I was thinking about how to get rid of the free agents and came up with an idea to remove the bonus money for cup wins - on a global scale this would take out BILLIONS out of the economy, we could get rid of the free agents and maybe (?) raise the value of players on active teams.
That's a start, but I think we need to take away gate revenue and TV contract money to really get people to spend more money on the market. ;)
Oh come on, don't try to act dumb.
My idea is based on the assumption that free agents take out much more money than cup revenue brings - I can't prove that, but as the economy is deflating ever since we saw those guys hit the market I think its a fair guess.

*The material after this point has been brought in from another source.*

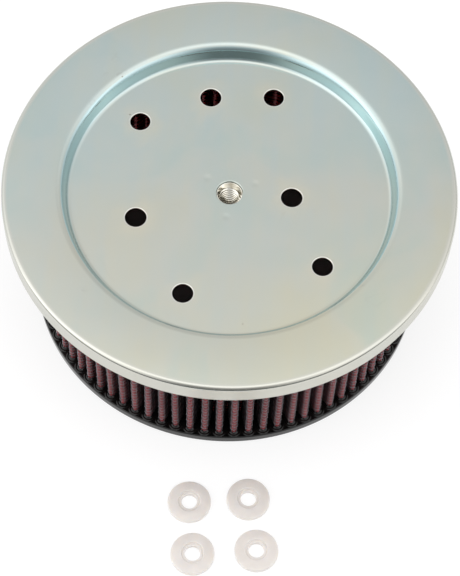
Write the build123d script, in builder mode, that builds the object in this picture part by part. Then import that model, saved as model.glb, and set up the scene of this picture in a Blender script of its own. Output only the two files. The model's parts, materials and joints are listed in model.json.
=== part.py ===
from build123d import *

import os
from math import atan2, cos, degrees, radians, sin, sqrt

# Round pleated air filter element for a motorcycle air box, with its four loose washers.
#
# A pressed, zinc plated steel top pan carries a weld nut in the middle and seven plain holes.
# A pleated gauze pack between two wire meshes hangs from the pan in black potting and stands
# in a moulded base ring.  Four nylon washers lie loose beside it.
#
# Millimetres, +Z up.  The origin is the centre of the base ring's sealing face.
# The X and Y axes follow the sides of the rectangle made by the four bolt holes.

os.makedirs("parts", exist_ok=True)

# ---------------------------------------------------------------- driving dimensions

# pressed steel top pan
PAN_OUTER_R = 89.0            # outside of the skirt, 7 inch pan
PAN_TOP_Z = 67.8              # top of the raised rim
FLOOR_TOP_Z = 61.1            # top of the recessed floor
SHEET = 1.2                   # steel sheet thickness
SKIRT_BOTTOM_Z = 58.5         # lower edge of the skirt
WALL_FOOT_R = 63.95           # recess wall where it meets the floor, middle of the sheet
WALL_HEAD_R = 65.95           # recess wall where it meets the rim, middle of the sheet
FOOT_BEND_R = 2.4             # bend radii, middle of the sheet
HEAD_BEND_R = 2.9
CORNER_BEND_R = 1.0
FLOOR_START_R = 4.2           # the profile starts here, inside the nut's hole, and is cut away

# plain holes through the recessed floor
BOLT_SPACING_X = 55.0
BOLT_SPACING_Y = 80.1
BOLT_HOLE_R = 3.95
SIDE_HOLE_R = 4.15
SIDE_HOLES = [(2.65, 45.45), (23.3, -7.4), (-38.25, -3.3)]

# flanged weld nut under the floor, 5/16-18 thread drawn at its minor diameter
NUT_PILOT_R = 5.15
NUT_HOLE_R = 5.225
NUT_TOP_Z = 60.4
NUT_FLANGE_R = 14.0
NUT_FLANGE_T = 2.4
NUT_BARREL_R = 7.0
NUT_BOTTOM_Z = 46.0
THREAD_MINOR_R = 3.3
THREAD_LEAD_IN = 1.55
THREAD_LEAD_DEPTH = 2.9
PROJECTION_R = 1.3            # the three weld projections pressed flat under the floor
PROJECTION_CIRCLE_R = 11.0
PROJECTION_ANGLES = (10.0, 130.0, 250.0)
PROJECTION_T = 0.2

# pleated pack: fold centres, and the offsets that bound each layer of the stack
PLEATS = 82
PLEAT_TURN = -105.1           # direction of one outer fold in degrees
OUTER_FOLD_CENTRE_R = 76.2
INNER_FOLD_CENTRE_R = 68.4
FOLD_R = 0.85                 # radius of a fold at the middle of the stack
STACK_HALF = 0.7
MESH_T = 0.28
LAYER_GAP = 0.1               # the layers lie loosely on each other
PLEAT_BOTTOM_Z = 1.5          # the pack's ends are buried in the ring and the potting
PLEAT_TOP_Z = 64.4
POCKET_CLEARANCE = 0.1

# black potting between the skirt and the recess wall
POTTING_BOTTOM_Z = 60.6
POTTING_BAND_H = 10.0         # tall enough to reach the underside of the rim

OVERCUT = 1.0                 # how far cutting tools run past a face

# moulded base ring
BASE_OUTER_R = 79.4
BASE_INNER_R = 64.0
BASE_H = 3.85
BASE_EDGE_R = 0.5

# loose nylon washers
WASHER_R = 8.55
WASHER_HOLE_R = 3.05
WASHER_T = 2.4
WASHER_DOME_DROP = 0.45       # the top falls this much from the hole to the edge
WASHER_STEP_R = 4.3           # shallow step around the hole
WASHER_STEP_SLOPE = 0.3       # the step's wall leans in by this much
WASHER_STEP_DEPTH = 0.5
WASHER_EDGE_R = 0.85
WASHER_PLACES = [(-37.8, -99.95), (-14.9, -103.8), (-16.7, -125.4), (-41.2, -121.35)]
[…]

So, if we want to get rid of them AND not go back to the high inflation days, we should find a decent countermeasure, which could be cutting the cup bonusses. Its not that hard to understand, question is if my assumptions are somewhat accurate. If a GM or a BB (haha, joke) could enlighten us with some data that would be cool.
Well, I suppose the alternative to making an assumption is to, I don't know, at least attempt to mock up some numbers for consideration. So I'll go ahead and do that - with the caveat that these figures are all exceptionally speculative and I'm only doing this for the interest of discussion.
My first assumption is that the average cup revenue per team per season in the game is $60000. The way I come up with that is that in the first week of the cup, winning teams get 50k, losing teams get 0, but since there are a lot of losing bots in early rounds in population-dense countries, the average is going to be higher. So instead of 25k, which is what we'd know to be the figures in a human-only competition, I move it up to 30k. And then each round the number of teams winning an additional 50k halves, so we get a series of 30k+15k+7.5k... which evaluates to 60k. Of course, because the number of bot teams falls and eventually all rounds are played, the number could be lower but then because the later rounds have higher prizes, that could increase it, so I just stuck with the easiest value.
Okay, so we have 60k/team per season as an estimated "average" Cup revenue. I'm going to use a 40k user base because it's easier to calculate, though of course we're below that. So if you take 60000, multiply it by 40000 and divide it by 16 weeks in the season, that is a total of 150M that free agency would have to drain from the economy per week to completely offset Cup revenue.
Now, of course, how much is actually pulled out from free agency is unknown and I don't look at the global market really ever, but I have a hard time believing that it even draws out that much, let alone enough to necessitate the removal of the Cup income.